Jupyter is a way to combine markdown documentation, code, graphics and data in an easy-to-read document that renders in a web browser. The notebook itself is stored as a text file in JSON format.
It is language agnostic. The name "Jupyter" is a combination of Julia (a new language for scientific computing), Python (which you know and love, or at least will when the course is over), and R (the dominant tool for statistical computation). However, you currently can run over 40 different languages in a Jupyter notebook, not just Julia, Python, and R.
# Standard Imports
import numpy as np
import pandas as pd
import matplotlib.pyplot as plt
%matplotlib inline
# Plot.ly Imports
import plotly as plty
import plotly.graph_objs as go
import cufflinks as cf
cf.set_config_file(offline=True, theme='ggplot', offline_link_text=None, offline_show_link=False)
# Seaborn Imports
import seaborn as sns
sns.set_style('whitegrid')
import sys
sys.version
# Creating a data frame from dictionaries (each dict is a column)
d = {
'x': [1, 2, 3],
'y': ['a', 'b', 'c']
}
d = pd.DataFrame(d)
d
d.info()
d.describe().T
# Creating a data from tuples (each tuple is a row)
d = [
(1, 'a'),
(2, 'b'),
(3, 'c')
]
d = pd.DataFrame(d, columns=['x', 'y'])
d
type(d)
d['x']
type(d['x'])
pd.Series([1, 2, 3])
pd.Series([1, 2, np.nan])
pd.Series([1, np.nan, 'x'])
%%bash
cat << EOF > /tmp/testdata.csv
x y
1 a
2 b
3 c
EOF
!cat /tmp/testdata.csv
pd.read_csv('/tmp/testdata.csv', sep=' ')
%%time
import time
time.sleep(1)
%%timeit
import time
time.sleep(.1)
%load_ext rpy2.ipython
%%R
x <- rnorm(1000) # Create random data
plot(density(x)) # Plot density
Both data frames and series always have an "index". Sometimes that index is meaningful and sometimes it's not (it can just be the row number). Either way, indexes are an important aspect of many operations in pandas and they also open a lot of doors.
d = pd.DataFrame(np.random.randn(10, 3),
columns=['x', 'y', 'z'],
index=['Row {}'.format(i) for i in range(10)])
d.index.name = 'Row'
print(d.shape)
d
d = d.reset_index()
d
d = d.set_index(['Row', 'x'])
d
d.columns
d.index
Pandas has a huge number of built-in, well optimized (i.e. cythonized) commands for doing vectorized operations as part of grouping, sorting, aggregating, filtering, pivoting, etc. workflows.
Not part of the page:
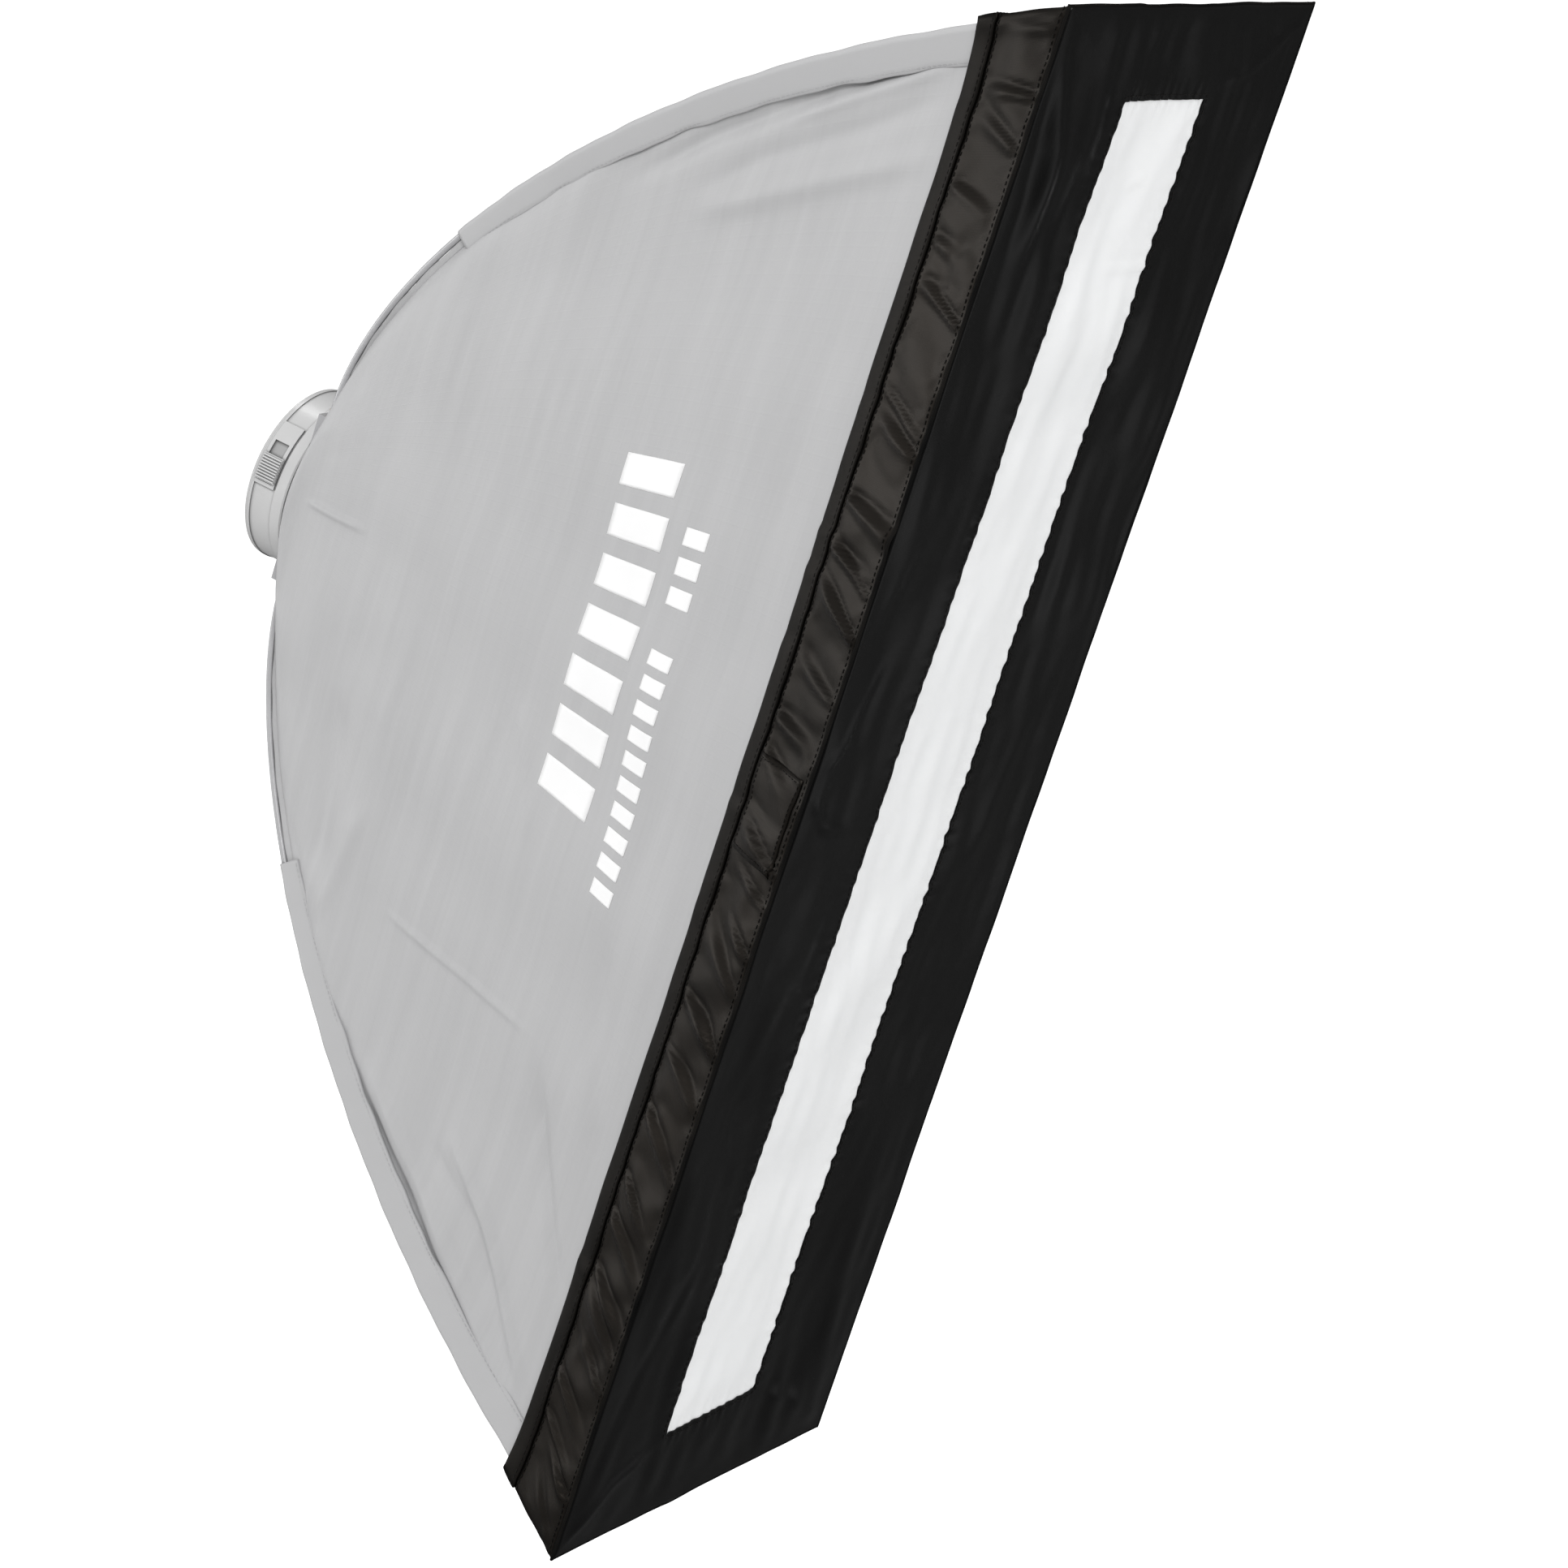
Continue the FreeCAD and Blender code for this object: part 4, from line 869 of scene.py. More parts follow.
def settled_panel(name, shape, seed, rows, columns):
    """Share of the way that a panel's cloth moves when it settles between its seams."""
    coarse = shape.grid(name, SIM_STEP)[2]
    moved = settle(name, coarse, SHELL_GROWTH, edges_pinned(*coarse.shape[:2]), seed, SHELL_BENDING)
    return SHELL_SLACK * resized(softened(moved, 2), rows, columns)


def cloth_panel(name, shape, spacing, folds, seed):
    """Shell panel between two rods and its lip under the mask, settled and creased."""
    share, place, points = shape.grid(name, spacing)
    normals = outward_normals(points)
    offset = settled_panel(name, shape, seed, *share.shape)
    edge = (1 - np.abs(place)) * shape.length / 2
    rear, hem = share * PANEL_DEPTH, (1 - share) * PANEL_DEPTH
    hold = fade(edge - SEAM_CALM[0], SEAM_CALM[1]) * fade(rear, REAR_CALM) * fade(hem, HEM_CALM)
    relief = panel_ripples(seed, points) * hold
    reach = fade(edge - FOLD_SEAM_CALM[0], FOLD_SEAM_CALM[1]) * fade(rear, FOLD_REAR_CALM)
    for path, width, height in folds:
        relief = relief + fold(points, path, width, height * FOLD_DEPTH) * reach
    points = points + offset + normals * relief[..., None]
    front = shape.lip_row(place[0]) * MIRROR[name]
    steps = np.linspace(0, 1, int(LIP_DEPTH / spacing) + 1)[1:, None, None]
    return np.concatenate([points, points[-1] + (front - points[-1]) * steps])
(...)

Here are a few examples:
# Getting ahead of things here, but scikit-learn has a lot of built-in datasets for this sort of testing
from sklearn import datasets
# Load in the famouse Iris dataset
iris = datasets.load_iris()
Scikit-learn datasets are always given as numpy matrices, so knowing how to convert those to pandas data frames is a good skill to have (it comes up in plenty of other places too).
iris.data[:5], np.unique(iris.target)
iris.feature_names, iris.target_names
# Map target values to the corresponding names
iris.target_names[iris.target][:6]
# Create a data frame containing only the features first
d = pd.DataFrame(iris.data, columns=iris.feature_names)
d.head()
# Now add in the "Target" value which in this case is the species of the flower
d = d.assign(species=iris.target_names[iris.target])
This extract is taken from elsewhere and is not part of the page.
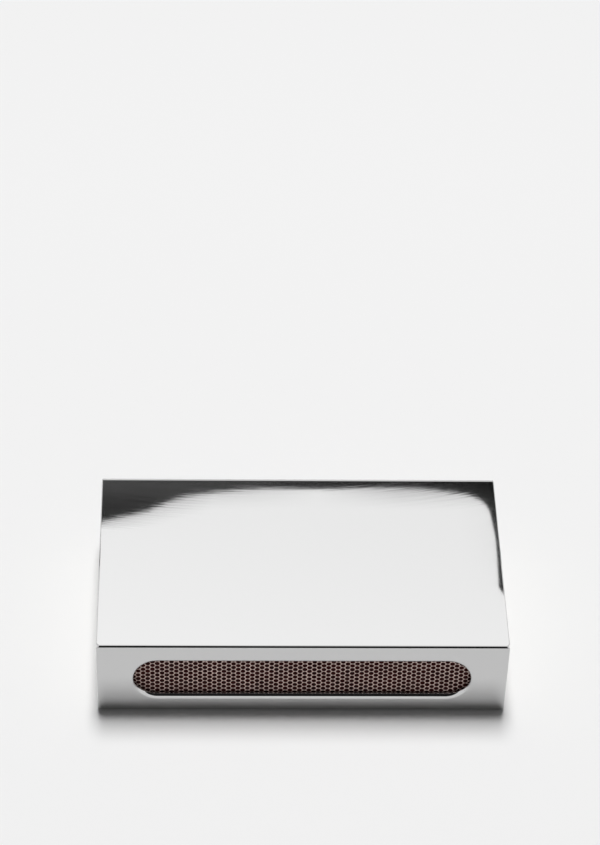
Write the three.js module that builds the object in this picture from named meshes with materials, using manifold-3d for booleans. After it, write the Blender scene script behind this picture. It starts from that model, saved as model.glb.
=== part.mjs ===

# This would work just as well, but the .assign method is good to know for chaining operations together
# d['species'] = iris.target_names[iris.target]
d.head()
# The data frame still maintains a numpy matrix under the hood, and you can get at it with .values
d.values[:5]
Having "(cm)" in every column is annoying, so they can easily be renamed through functional utilities:
d = d.rename(columns=lambda c: c.replace(' (cm)', ''))
# Alternative (but generally worse methods)
# d.columns = ['sepal length', 'sepal width', 'petal length', 'species']
# d.columns = [c.replace(' (cm)', '') for c in d]
d.head()
d[['sepal length', 'species']].head()
# Alternatively (and better)
d.filter(items=['sepal length', 'species']).head()
# Or
d.filter(regex='sepal length|species').head()
d[d['species'] == 'setosa'].head(2)
d[(d['species'] == 'setosa') & (d['petal length'] > 1.4)].head(2)
d.query("species == 'setosa'").head(2)
d.loc[lambda x: x['species'] == 'setosa'].head(2)
d.query("species == 'setosa' and petal length > 1.4").head(2)
d.groupby('species').mean()
d.groupby('species').describe().head(10)
d.groupby('species')['petal length'].mean()
d.groupby('species')['petal length'].agg({'mean': np.mean, 'median': np.median})
d.groupby('species')[['petal length']].mean()
# Apply a function of some kind to each numeric column in the frame
d.select_dtypes(include=[np.number]).apply(lambda col: col > col.mean()).head()
# Apply custom logic per group
# First, let's create a new variable by binning the sepal length value
d = d.assign(sepal_length_bucket=lambda x: pd.cut(x['sepal length'], bins=5))
d.head()
# Now get the most commonly occurring species amongst each sepal length bin
d.groupby('sepal_length_bucket').apply(lambda g: g['species'].value_counts().idxmax())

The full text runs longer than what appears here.